Task brief – Your task is to copy a single run of lines that starts at the line with "# The sheet rolls" and stops at the line with "obj.data.transform(world)", keeping both ends. Copy nothing else.

Dataset excerpt –
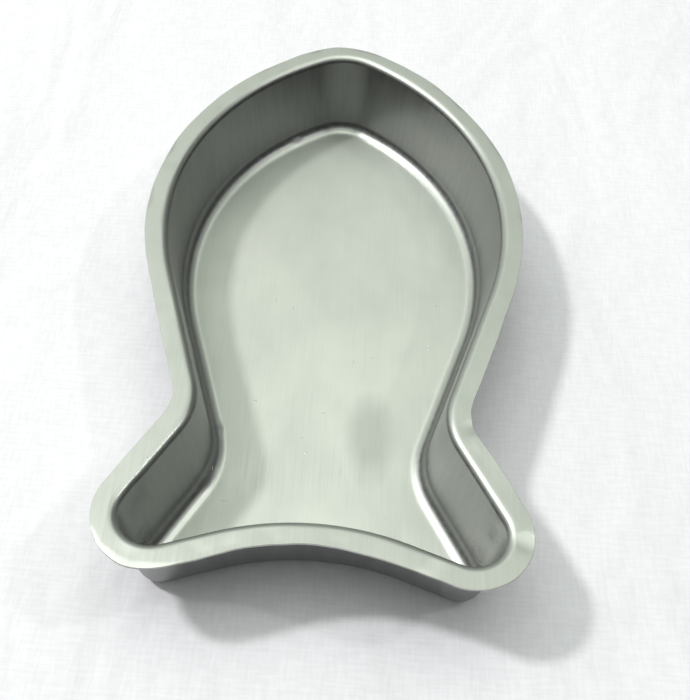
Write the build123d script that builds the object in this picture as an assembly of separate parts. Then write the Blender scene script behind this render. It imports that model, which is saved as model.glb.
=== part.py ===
from build123d import *
import os
from math import atan2, cos, hypot, pi, radians, sin, sqrt, tan

# Fish-shaped baking tin, deep-drawn from one sheet of plain aluminium.
# It stands on its flat floor. The fish lies along Y with its nose towards +Y, and the open side
# faces +Z. The origin is on the underside of the floor, at the middle of the overall box.
# Millimetres throughout.

# Overall sizes, measured over the flange.
length = 270.0
body_width = 151.0
tail_width = 142.0
waist_width = 104.0
depth = 39.0

# The sheet and how it is drawn.
sheet = 1.0
flange_width = 8.5
draft = 6.0
shoulder_radius = 2.0
floor_radius = 6.0

# Where the outline is widest and narrowest, and how far the trailing edge is hollowed.
nose_to_widest = 109.5
tail_to_waist = 64.5
tail_hollow = 11.5

# Radii of the outline's round stretches.
nose_radius = 31.0
body_rear_radius = 130.0
waist_radius = 18.0
lobe_radius = 20.0
trailing_radius = 87.0

# Two rounds whose ends are nearer than this meet without a straight line between them.
shortest_line = 0.01

nose_y = length / 2
tail_y = -length / 2
widest = (body_width / 2, nose_y - nose_to_widest)
waist_y = tail_y + tail_to_waist
hollow_y = tail_y + tail_hollow
nose_centre = (0, nose_y - nose_radius)

# The front of the body is one arc: it runs into the nose's arc without a corner, and it is
# upright where the body is widest. Both conditions together give its radius.
nose_drop = widest[1] - nose_centre[1]
body_front_radius = (widest[0] ** 2 + nose_drop**2 - nose_radius**2) / (2 * (widest[0] - nose_radius))

# The right half of the outline, from the middle of the trailing edge round to the nose, as
# rounds: a centre and a radius, which is negative where the outline is hollow.
rounds = [
    ((0, hollow_y - trailing_radius), -trailing_radius),
    ((tail_width / 2 - lobe_radius, tail_y + lobe_radius), lobe_radius),
    ((waist_width / 2 + waist_radius, waist_y), -waist_radius),
    ((widest[0] - body_rear_radius, widest[1]), body_rear_radius),
    ((widest[0] - body_front_radius, widest[1]), body_front_radius),
    (nose_centre, nose_radius),
]


def heading_between(start, end):
    """The heading of the straight line that leaves one round and meets the next smoothly."""
    (x1, y1), radius1 = start
    (x2, y2), radius2 = end
    reach = hypot(x2 - x1, y2 - y1)
    growth = radius2 - radius1
    straight = sqrt(max(reach**2 - growth**2, 0))
    return atan2(y2 - y1, x2 - x1) - atan2(growth, straight)


def point_on(centre, radius, heading):
    """The point of a round where the outline runs in the given heading."""
    return (centre[0] + radius * sin(heading), centre[1] - radius * cos(heading))


def outline(inset, z):
    """The fish outline as a flat face at height z, drawn in by the inset all round."""
    inner = [(centre, radius - inset) for centre, radius in rounds]
    headings = [0.0] + [heading_between(a, b) for a, b in zip(inner, inner[1:])] + [pi]
    edges = []
    end = point_on(*inner[0], 0.0)
    for (centre, radius), enter, leave in zip(inner, headings, headings[1:]):
        first, middle, last = (point_on(centre, radius, h) for h in (enter, (enter + leave) / 2, leave))
        if hypot(first[0] - end[0], first[1] - end[1]) > shortest_line:
            edges.append(Line(end, first))
            end = first
        edges.append(ThreePointArc(end, middle, last))
        end = last
    right_half = Curve() + edges
    whole = right_half + mirror(right_half, about=Plane.YZ)
    return Pos(0, 0, z) * make_face(whole)


def drawn_bowl(rim_inset, bottom_z, bottom_radius):
    """The solid inside one face of the drafted wall, from the rim down, rounded at the bottom."""
    drop = depth - bottom_z
    bottom = outline(rim_inset + drop * tan(radians(draft)), bottom_z)
    bowl = extrude(bottom, drop, taper=-draft)
    return fillet(bowl.faces().sort_by(Axis.Z)[0].edges(), bottom_radius)


# The sheet is measured square to the drafted wall, so the wall is a little wider in plan.
wall_in_plan = sheet / cos(radians(draft))

cavity = drawn_bowl(flange_width, sheet, floor_radius)
outside = drawn_bowl(flange_width - wall_in_plan, 0, floor_radius + sheet)
flange = extrude(outline(0, depth - sheet), sheet)
pressed_tin = flange + outside - cavity

# The sheet rolls over a small radius from the wall to the flange, inside and out.
under_flange, flange_top = pressed_tin.faces().filter_by(Axis.Z).sort_by(Axis.Z)[-2:]
pressed_tin = fillet(flange_top.inner_wires()[0].edges(), shoulder_radius + sheet)
under_flange = pressed_tin.faces().filter_by(Axis.Z).sort_by(Axis.Z)[-2]
pressed_tin = fillet(under_flange.inner_wires()[0].edges(), shoulder_radius)

os.makedirs("parts", exist_ok=True)
pressed_tin.label = "pressed_tin"
export_step(pressed_tin, "parts/pressed_tin.step")
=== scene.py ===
from math import atan2, cos, pi, radians, sin, sqrt, tan

import bmesh
import bpy
from mathutils import Matrix, Vector


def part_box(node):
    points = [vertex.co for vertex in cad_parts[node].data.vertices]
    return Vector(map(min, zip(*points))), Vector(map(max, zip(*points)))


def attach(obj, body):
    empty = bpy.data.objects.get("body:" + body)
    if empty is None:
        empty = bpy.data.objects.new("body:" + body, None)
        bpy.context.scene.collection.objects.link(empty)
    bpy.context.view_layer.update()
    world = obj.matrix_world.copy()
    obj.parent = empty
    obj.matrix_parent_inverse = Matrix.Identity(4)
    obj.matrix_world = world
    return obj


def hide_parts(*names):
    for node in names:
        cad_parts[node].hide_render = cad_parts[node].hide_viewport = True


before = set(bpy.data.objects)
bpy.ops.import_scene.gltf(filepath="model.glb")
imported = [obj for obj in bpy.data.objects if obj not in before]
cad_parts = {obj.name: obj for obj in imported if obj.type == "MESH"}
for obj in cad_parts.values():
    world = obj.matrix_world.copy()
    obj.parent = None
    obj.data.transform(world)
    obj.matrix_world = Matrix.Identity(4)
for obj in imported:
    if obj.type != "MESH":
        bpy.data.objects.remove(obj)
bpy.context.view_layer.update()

low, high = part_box("pressed_tin")

# ---- The tin, drawn in one piece ----------------------------------------------------------
# A blank of soft 1 mm aluminium sheet, drawn into a fish-shaped die in a press. The wall leans
# outwards so that a cake slides out, and the flange is what the blank holder gripped, trimmed
# by hand.

sheet = 0.001
flange_width = 0.0085
draft = radians(6)
shoulder_radius = 0.003
floor_radius = 0.006

rim_z = high[2]
floor_z = low[2] + sheet
nose_y = high[1]
tail_y = low[1]
waist_width = 0.104
tail_width = 0.142
nose_radius = 0.031
body_rear_radius = 0.130
waist_radius = 0.018
lobe_radius = 0.020
trailing_radius = 0.087
hollow_y = tail_y + 0.0115
widest = Vector((high[0], nose_y - 0.1095))
nose_centre = Vector((0, nose_y - nose_radius))
nose_drop = widest.y - nose_centre.y
body_front_radius = (widest.x**2 + nose_drop**2 - nose_radius**2) / (2 * (widest.x - nose_radius))

# The right half of the outline, from the middle of the trailing edge to the nose, as rounds: a
# centre and a radius, which is negative where the outline is hollow.
rounds = [
    (Vector((0, hollow_y - trailing_radius)), -trailing_radius),
    (Vector((tail_width / 2 - lobe_radius, tail_y + lobe_radius)), lobe_radius),
    (Vector((waist_width / 2 + waist_radius, tail_y + 0.0645)), -waist_radius),
    (Vector((widest.x - body_rear_radius, widest.y)), body_rear_radius),
    (Vector((widest.x - body_front_radius, widest.y)), body_front_radius),
    (nose_centre, nose_radius),
]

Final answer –
# The sheet rolls over a small radius from the wall to the flange, inside and out.
under_flange, flange_top = pressed_tin.faces().filter_by(Axis.Z).sort_by(Axis.Z)[-2:]
pressed_tin = fillet(flange_top.inner_wires()[0].edges(), shoulder_radius + sheet)
under_flange = pressed_tin.faces().filter_by(Axis.Z).sort_by(Axis.Z)[-2]
pressed_tin = fillet(under_flange.inner_wires()[0].edges(), shoulder_radius)

os.makedirs("parts", exist_ok=True)
pressed_tin.label = "pressed_tin"
export_step(pressed_tin, "parts/pressed_tin.step")
=== scene.py ===
from math import atan2, cos, pi, radians, sin, sqrt, tan

import bmesh
import bpy
from mathutils import Matrix, Vector


def part_box(node):
    points = [vertex.co for vertex in cad_parts[node].data.vertices]
    return Vector(map(min, zip(*points))), Vector(map(max, zip(*points)))


def attach(obj, body):
    empty = bpy.data.objects.get("body:" + body)
    if empty is None:
        empty = bpy.data.objects.new("body:" + body, None)
        bpy.context.scene.collection.objects.link(empty)
    bpy.context.view_layer.update()
    world = obj.matrix_world.copy()
    obj.parent = empty
    obj.matrix_parent_inverse = Matrix.Identity(4)
    obj.matrix_world = world
    return obj


def hide_parts(*names):
    for node in names:
        cad_parts[node].hide_render = cad_parts[node].hide_viewport = True


before = set(bpy.data.objects)
bpy.ops.import_scene.gltf(filepath="model.glb")
imported = [obj for obj in bpy.data.objects if obj not in before]
cad_parts = {obj.name: obj for obj in imported if obj.type == "MESH"}
for obj in cad_parts.values():
    world = obj.matrix_world.copy()
    obj.parent = None
    obj.data.transform(world)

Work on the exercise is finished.